Thursday, November 22, 2012


Dear Reader, 

I've been very busy running home after midnight wearing glass slippers and a puffy marshmallow coloured ball gown for the past couple of weeks in the Young People's Theatre production of Cinderella (a RATical retelling) in Toronto. 

Last week, I had the honour of writing for the National Post's special diary section of the newspaper. I had the privilege of writing about all of the pressing issues of princess-hood: from haircuts to prince charming. 

I wanted to share my royal qualms with you. 

Come see the show! And get your tickets here!

Princess Diary Day 1: This Cinderella Prefers to Wear Sweatpants with her Glass Slippers

I haven’t worn pants in weeks. Twenty-one days to be exact. In rehearsals, I’ve been sporting the kind of pants that you find at the bottom of the clothing chain: sweatpants.
Surely, actors are the only people in the world who can work in sweatpants and still become anyone they want. Two things: sweatpants make me think that I can eat all the candy I want and they look awful with any outfit.
This morning, we were having our very first rehearsal onstage and I made the decision to wear my tightest skinny jeans for the occasion. After arriving at rehearsal, I inconspicuously paraded around the green room area for 20 minutes waiting to see if anyone would notice or acknowledge my efforts. No compliments were made. Thank goodness I had packed an extra pair of sweatpants.

Princess Diary Day 2: This Cinderella's Got Sole

My feet hurt. Being royalty in those glass slippers isn’t as metaphorically comfortable as I was lead to believe. During rehearsal today, I was ironically singing the duet I’m Not a Princess when it hit me: “Look at me, ma! I’m going to be a princess!”

In a few days, this theatre is going to be filled with the sweet little gleaming eyes of giggly girls gasping at the sight of Cindy’s ball gown. After 23 years, not only am I finally fulfilling my dreams of becoming royalty, but I’m also fulfilling the dreams of hundreds of little girls. They are counting on me. As Spider-Man’s grandpa has said: “With great power comes great responsibility.”
Am I ready for the ultimate transformation into princesshood under the glow of a fresnel light? Will those little girls accept the idea of a princess with a pixie cut? There are hundreds of versions of the Cinderella story, and very soon, I will be joining the long line of actresses who have played her. In the end, I know I must trust the shoes I am stepping into. Why? Because Cinderella’s shoes have sole.

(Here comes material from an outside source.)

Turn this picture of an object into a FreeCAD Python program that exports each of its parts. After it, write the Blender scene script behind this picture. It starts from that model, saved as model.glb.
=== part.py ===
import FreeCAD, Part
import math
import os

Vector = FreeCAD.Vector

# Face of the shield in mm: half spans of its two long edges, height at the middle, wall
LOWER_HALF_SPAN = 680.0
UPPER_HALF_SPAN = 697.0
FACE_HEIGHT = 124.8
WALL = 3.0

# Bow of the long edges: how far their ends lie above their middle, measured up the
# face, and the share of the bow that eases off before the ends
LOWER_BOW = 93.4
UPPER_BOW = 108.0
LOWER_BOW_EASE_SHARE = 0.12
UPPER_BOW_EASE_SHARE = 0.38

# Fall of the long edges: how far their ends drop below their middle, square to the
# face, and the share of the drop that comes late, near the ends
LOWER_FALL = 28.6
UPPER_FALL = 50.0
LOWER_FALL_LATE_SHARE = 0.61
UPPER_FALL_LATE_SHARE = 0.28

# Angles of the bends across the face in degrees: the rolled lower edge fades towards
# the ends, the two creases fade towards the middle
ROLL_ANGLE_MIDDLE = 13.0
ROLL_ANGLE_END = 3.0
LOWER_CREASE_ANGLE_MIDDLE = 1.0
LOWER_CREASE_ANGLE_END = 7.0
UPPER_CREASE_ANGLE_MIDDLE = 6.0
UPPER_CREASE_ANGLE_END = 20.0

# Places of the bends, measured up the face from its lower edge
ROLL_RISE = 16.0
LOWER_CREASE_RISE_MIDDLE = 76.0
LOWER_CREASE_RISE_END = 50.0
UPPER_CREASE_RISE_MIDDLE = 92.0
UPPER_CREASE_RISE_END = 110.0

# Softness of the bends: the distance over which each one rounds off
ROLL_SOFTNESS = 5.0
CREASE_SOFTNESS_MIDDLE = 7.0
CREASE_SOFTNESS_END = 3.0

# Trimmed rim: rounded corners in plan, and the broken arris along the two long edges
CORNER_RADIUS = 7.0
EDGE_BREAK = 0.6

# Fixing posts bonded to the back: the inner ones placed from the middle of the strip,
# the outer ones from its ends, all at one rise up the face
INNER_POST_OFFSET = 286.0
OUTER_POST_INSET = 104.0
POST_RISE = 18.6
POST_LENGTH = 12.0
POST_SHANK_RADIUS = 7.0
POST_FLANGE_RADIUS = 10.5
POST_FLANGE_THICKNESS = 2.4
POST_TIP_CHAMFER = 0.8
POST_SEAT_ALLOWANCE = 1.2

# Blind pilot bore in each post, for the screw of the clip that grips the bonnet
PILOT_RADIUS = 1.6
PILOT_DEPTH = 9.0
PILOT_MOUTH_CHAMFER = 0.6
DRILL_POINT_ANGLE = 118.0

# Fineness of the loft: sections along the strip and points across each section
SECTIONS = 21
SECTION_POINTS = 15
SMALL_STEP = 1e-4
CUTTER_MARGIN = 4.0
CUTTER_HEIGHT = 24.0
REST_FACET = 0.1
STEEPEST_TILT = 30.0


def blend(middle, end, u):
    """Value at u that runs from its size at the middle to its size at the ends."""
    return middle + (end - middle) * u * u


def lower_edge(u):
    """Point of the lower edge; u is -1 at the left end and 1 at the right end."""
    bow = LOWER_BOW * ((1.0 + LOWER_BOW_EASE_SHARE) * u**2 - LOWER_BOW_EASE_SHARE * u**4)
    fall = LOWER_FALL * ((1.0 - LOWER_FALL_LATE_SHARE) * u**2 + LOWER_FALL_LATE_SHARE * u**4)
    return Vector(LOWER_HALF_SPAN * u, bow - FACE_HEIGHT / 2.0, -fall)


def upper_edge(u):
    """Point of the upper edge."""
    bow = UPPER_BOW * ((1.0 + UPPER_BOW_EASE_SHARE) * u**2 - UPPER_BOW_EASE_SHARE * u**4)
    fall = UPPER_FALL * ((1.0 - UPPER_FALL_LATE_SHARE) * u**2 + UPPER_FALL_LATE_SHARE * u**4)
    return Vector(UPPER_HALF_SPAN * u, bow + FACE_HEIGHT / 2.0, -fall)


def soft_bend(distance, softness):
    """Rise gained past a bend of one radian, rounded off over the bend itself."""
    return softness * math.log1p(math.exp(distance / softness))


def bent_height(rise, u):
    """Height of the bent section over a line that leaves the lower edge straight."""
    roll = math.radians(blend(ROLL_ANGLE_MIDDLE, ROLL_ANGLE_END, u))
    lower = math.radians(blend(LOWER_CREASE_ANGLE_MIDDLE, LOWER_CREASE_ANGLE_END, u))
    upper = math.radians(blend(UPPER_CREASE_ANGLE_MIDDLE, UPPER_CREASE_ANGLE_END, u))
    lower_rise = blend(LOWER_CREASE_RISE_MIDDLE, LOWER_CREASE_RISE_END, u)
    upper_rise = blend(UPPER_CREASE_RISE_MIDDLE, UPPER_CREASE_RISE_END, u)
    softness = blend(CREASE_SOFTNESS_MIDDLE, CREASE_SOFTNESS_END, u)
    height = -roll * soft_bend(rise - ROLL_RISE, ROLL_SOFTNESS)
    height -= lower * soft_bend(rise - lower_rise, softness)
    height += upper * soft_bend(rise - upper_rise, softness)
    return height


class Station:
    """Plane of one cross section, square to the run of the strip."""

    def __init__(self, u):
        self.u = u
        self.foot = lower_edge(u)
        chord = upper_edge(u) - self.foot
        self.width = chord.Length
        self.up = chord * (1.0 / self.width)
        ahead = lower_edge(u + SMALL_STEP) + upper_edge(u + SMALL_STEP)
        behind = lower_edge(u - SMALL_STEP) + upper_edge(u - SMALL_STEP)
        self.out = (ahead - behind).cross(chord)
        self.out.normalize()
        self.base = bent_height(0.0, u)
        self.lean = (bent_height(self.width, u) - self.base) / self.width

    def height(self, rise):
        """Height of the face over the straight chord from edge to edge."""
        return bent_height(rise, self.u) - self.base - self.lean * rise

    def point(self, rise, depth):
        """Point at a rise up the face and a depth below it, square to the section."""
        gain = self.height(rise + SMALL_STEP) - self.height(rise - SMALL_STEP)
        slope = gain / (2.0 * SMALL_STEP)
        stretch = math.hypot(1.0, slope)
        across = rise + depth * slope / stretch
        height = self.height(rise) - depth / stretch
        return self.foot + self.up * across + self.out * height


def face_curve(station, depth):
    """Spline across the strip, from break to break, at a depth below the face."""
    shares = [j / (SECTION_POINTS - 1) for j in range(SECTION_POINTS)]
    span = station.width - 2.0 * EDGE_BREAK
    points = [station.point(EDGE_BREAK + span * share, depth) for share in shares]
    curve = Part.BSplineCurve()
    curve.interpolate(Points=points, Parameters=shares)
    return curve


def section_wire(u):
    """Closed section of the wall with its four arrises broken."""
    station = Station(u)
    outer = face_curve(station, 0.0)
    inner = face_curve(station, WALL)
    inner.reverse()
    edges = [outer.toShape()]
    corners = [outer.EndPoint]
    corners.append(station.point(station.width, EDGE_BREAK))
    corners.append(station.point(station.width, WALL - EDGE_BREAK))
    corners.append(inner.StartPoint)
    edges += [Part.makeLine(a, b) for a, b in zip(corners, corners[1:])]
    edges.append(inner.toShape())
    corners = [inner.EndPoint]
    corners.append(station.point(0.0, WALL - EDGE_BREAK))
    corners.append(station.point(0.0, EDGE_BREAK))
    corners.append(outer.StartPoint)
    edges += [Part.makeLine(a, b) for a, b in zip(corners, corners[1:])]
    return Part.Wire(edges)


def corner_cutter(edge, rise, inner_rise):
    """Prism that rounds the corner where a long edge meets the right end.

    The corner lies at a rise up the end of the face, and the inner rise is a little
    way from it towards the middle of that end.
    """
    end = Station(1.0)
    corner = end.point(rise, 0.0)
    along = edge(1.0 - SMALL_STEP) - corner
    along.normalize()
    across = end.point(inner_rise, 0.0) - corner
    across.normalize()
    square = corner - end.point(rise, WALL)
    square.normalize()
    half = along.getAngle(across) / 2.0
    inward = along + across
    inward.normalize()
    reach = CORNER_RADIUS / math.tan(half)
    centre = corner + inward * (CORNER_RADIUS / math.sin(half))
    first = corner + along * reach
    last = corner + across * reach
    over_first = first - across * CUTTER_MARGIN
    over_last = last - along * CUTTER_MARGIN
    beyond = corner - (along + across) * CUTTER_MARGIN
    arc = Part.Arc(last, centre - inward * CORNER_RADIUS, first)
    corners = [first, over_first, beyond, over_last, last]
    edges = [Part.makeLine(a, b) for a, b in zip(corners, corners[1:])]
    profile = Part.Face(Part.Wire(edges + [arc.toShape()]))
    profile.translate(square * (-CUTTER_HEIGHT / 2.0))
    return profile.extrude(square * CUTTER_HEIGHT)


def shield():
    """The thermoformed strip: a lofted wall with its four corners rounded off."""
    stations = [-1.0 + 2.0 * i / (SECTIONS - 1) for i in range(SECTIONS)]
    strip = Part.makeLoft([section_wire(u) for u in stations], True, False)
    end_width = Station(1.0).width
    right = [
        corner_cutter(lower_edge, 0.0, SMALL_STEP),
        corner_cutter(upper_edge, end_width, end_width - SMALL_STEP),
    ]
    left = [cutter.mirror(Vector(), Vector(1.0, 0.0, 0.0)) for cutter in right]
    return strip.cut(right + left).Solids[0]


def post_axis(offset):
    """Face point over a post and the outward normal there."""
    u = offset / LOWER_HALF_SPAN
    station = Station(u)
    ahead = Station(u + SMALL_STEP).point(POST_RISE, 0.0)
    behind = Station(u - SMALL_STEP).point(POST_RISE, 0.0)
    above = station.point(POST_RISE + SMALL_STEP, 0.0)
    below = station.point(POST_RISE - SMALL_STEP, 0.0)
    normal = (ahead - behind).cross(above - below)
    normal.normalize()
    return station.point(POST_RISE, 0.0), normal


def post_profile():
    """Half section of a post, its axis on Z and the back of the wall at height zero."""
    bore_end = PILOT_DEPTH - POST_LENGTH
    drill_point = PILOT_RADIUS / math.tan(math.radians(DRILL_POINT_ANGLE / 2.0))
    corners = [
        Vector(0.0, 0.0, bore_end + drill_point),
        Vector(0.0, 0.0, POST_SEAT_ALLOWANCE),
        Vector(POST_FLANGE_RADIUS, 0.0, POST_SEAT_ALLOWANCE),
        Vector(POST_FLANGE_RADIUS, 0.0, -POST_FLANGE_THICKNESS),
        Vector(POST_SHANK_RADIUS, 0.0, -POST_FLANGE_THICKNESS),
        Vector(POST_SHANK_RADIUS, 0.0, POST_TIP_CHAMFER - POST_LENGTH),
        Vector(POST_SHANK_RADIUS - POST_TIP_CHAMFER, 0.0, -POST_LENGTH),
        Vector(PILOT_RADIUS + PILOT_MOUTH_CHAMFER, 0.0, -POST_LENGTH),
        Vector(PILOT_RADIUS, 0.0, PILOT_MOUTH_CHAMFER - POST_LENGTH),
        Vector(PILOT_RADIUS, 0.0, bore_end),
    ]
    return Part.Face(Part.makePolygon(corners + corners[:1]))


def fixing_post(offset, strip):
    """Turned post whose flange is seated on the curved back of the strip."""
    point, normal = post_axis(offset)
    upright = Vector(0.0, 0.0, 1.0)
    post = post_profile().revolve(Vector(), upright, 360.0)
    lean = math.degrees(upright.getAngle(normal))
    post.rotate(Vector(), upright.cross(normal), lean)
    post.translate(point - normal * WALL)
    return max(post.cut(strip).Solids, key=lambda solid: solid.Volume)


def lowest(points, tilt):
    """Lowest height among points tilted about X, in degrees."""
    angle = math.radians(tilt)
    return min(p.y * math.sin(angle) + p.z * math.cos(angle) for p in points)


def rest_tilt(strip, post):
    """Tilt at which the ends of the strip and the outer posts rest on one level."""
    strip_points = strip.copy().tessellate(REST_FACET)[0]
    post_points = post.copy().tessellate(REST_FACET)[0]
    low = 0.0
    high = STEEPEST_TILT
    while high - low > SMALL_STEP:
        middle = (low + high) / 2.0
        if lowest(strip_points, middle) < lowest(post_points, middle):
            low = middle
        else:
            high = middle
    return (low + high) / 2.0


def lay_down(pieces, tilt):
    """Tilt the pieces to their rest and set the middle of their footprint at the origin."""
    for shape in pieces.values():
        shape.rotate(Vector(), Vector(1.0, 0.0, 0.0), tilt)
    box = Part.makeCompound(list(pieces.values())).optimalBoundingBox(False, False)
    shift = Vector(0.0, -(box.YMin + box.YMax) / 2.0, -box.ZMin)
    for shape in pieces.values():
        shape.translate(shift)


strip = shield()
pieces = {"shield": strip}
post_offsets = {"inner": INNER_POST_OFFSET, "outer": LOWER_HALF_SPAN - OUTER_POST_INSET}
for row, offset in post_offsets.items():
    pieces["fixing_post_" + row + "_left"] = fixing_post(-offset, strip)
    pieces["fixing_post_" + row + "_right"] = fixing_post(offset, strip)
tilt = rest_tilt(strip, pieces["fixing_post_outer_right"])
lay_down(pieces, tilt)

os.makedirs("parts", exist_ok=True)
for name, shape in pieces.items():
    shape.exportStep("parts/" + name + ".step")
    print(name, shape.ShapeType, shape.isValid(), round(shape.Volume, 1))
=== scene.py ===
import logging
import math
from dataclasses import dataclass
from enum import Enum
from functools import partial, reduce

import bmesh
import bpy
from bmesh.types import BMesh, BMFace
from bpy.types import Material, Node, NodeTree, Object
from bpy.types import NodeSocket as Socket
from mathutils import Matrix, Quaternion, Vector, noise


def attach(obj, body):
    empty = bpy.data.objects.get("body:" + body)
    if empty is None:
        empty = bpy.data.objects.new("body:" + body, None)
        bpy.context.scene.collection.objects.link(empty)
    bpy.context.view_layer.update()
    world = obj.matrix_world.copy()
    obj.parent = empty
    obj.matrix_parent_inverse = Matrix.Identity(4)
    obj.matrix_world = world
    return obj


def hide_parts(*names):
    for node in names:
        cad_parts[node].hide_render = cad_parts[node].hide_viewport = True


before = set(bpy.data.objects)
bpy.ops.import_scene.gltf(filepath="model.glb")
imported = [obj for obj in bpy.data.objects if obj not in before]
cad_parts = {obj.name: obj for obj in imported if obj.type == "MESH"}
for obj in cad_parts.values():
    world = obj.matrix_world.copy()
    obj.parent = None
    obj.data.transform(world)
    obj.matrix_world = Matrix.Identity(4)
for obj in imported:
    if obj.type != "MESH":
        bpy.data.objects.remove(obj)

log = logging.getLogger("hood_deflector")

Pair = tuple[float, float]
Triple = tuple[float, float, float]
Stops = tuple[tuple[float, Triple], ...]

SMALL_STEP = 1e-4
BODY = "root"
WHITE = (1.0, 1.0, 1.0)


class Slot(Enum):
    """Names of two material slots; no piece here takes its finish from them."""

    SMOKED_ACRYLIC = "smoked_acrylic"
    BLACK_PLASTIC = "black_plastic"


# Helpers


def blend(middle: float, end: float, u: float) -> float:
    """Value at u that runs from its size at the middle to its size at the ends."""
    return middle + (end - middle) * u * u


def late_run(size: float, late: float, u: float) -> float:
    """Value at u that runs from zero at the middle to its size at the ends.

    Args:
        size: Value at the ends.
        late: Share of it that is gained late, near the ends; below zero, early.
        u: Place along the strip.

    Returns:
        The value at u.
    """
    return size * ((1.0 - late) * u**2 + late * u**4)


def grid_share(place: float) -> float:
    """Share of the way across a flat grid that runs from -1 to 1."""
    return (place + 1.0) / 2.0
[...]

I think I might die of laughter. Literally. Coming from a family of doctors, I was always brought up to be very precocious about my health. In rehearsals, I’ve been laughing, giggling, chuckling and snorting so hard with this exceptionally comically gifted cast, that I became worried that these fits of hilarity and merriment might be detrimental to my health. I consulted the very trustworthy Wikipedia and the results were shocking: “Death by laughter” exists!
I could not think of a more pleasant exit in life than what they call this rare case of fatal giggles. I’d be the happiest ghost to ever haunt the theatre! Will this princess be able to keep her composure to save her own life? I’ve started a laughing jar in my dressing room, and anytime I laugh a little too hard, I’m putting in $5 and donating the contents to the fictional Death by Laughter society for research. Or just buying a new crown.

As my humidifier is feverously buzzing, the clock hits 7:33 a.m. and my alarm rings. At 8, when I take out my retainers, I mean business. I start my warm-up ritual: Neti pot, oregano oil, saline spray, steamer, pastilles, olive oil, and I turn to Lola. Lola may be a yellow plastic pony with a pink mane, but don’t be fooled, she is a mascot of grace, beauty, strength and poise: Every quality a princess must possess.
When the clock reaches 8:30, I light my gluten-free, calorie-free scented candle as I stretch and let Liza Minnelli and Lady Gaga serenade me. By 9, it’s time for the most sacred part of my warm-up ritual: watching videos of Carol Channing, the larger-than-life first comedic lady of musical theatre. The rule is: Always be yourself, unless you can be Carol Channing. Then always be Carol Channing.
At 9:30, I remind myself: “There is always a CAN in DiDomenicantonio.” Today isn’t any normal day: It’s opening night.

Tomorrow, I start my search of the kingdom. I was on the subway the other day on my way to rehearsal, and as I was sitting there in my sweatpants, I felt a pair of eyes watching me. As the subway came to a screeching halt at Museum station, the guy that had been sitting across from me got up and right before leaving the subway car, left a note on my lap that read: “You are so pretty.” And just like that he was gone.
After kissing so many frogs, had I just missed my Prince Charming at the chiming doors of the subway train? Just like the glass slipper, I will set out on a quest to find the man who matches the handwriting. It may take years to find him, but maybe fate, a fairy godmother, or even this published article in the National Post will bring us back together somehow. As I find my Prince Charming onstage, will I find him offstage?